1.22. The arbitral tribunal has material jurisdiction, pursuant to the provisions of articles 2, paragraph 1, subparagraph a) of the ATAT.

1.23. The parties have legal personality and capacity and have standing pursuant to article 4 and paragraph 2 of article 10 of the ATAT, and article 1 of Order no. 112-A/2011, of 22 March.

1.24. The joinder of claimants is admissible, pursuant to the provisions of paragraph 1 of article 3 of the ATAT.

1.25. The cumulation of claims made in this request for arbitral pronouncement, in homage to the principle of procedural economy, is justified since the contested assessment acts rest on the same factual basis and call for the application of the same legal rules, and the request for indemnification is also acceptable in theory inasmuch as article 3 of the ATAT, by expressly allowing the possibility of "cumulation of claims even if relating to different acts", accommodates, without hermeneutical abuse, the consideration of a claim that derives, in necessary terms, from the judgment that the arbitral tribunal reaches as to the validity of the assessments put in issue.
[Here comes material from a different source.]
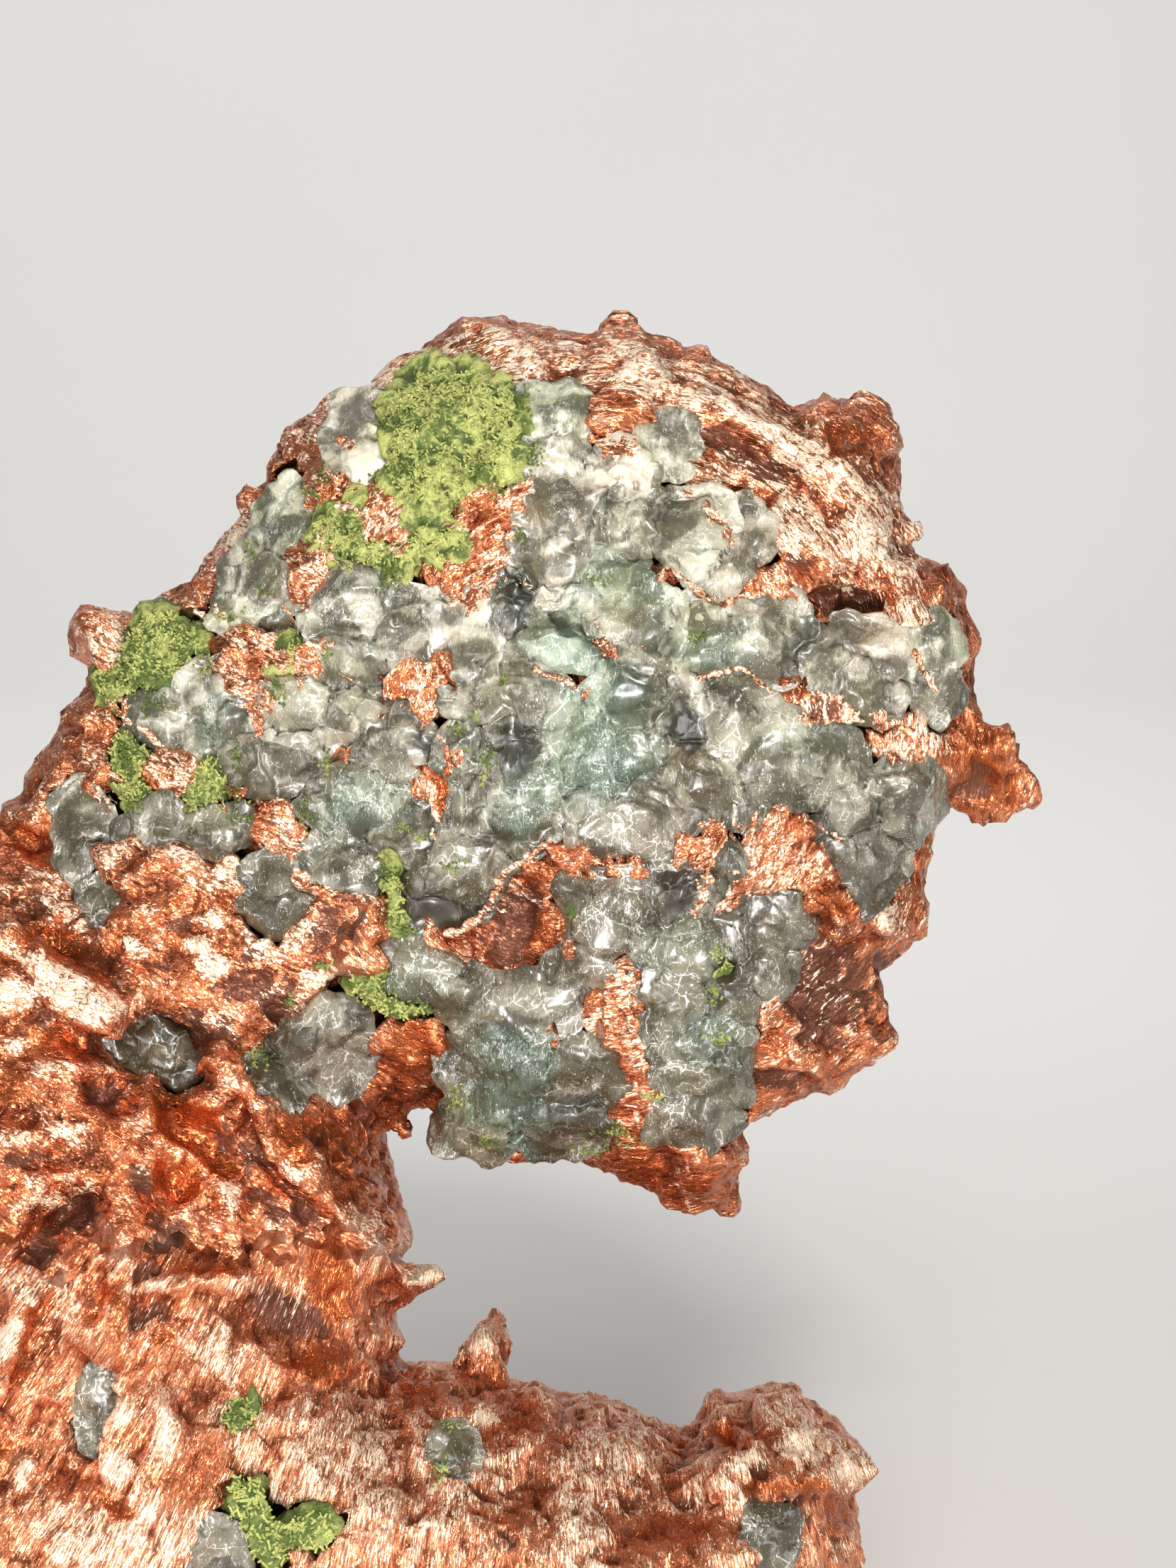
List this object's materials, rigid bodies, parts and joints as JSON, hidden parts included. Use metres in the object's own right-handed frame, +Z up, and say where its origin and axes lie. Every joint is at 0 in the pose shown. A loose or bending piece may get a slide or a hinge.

1.26. The proceedings are not affected by any nullity. The exception of untimeliness of the request for constitution of the arbitral tribunal has been raised, and therefore the tribunal must first consider this question, as the result of this judgment may preclude consideration of the merits of the case.

The exception of untimeliness of the request for constitution of the arbitral tribunal

The Respondent alleges that the request for official review of the assessment is not the appropriate means to obtain the revision of the assessments, in the terms and deadline in which it was submitted, and cannot constitute a means with the capacity to open a new deadline for submission of the request for constitution of the arbitral tribunal, because the prerequisites for the applicability of article 78 of the General Tax Law (hereinafter "GTL") are not met.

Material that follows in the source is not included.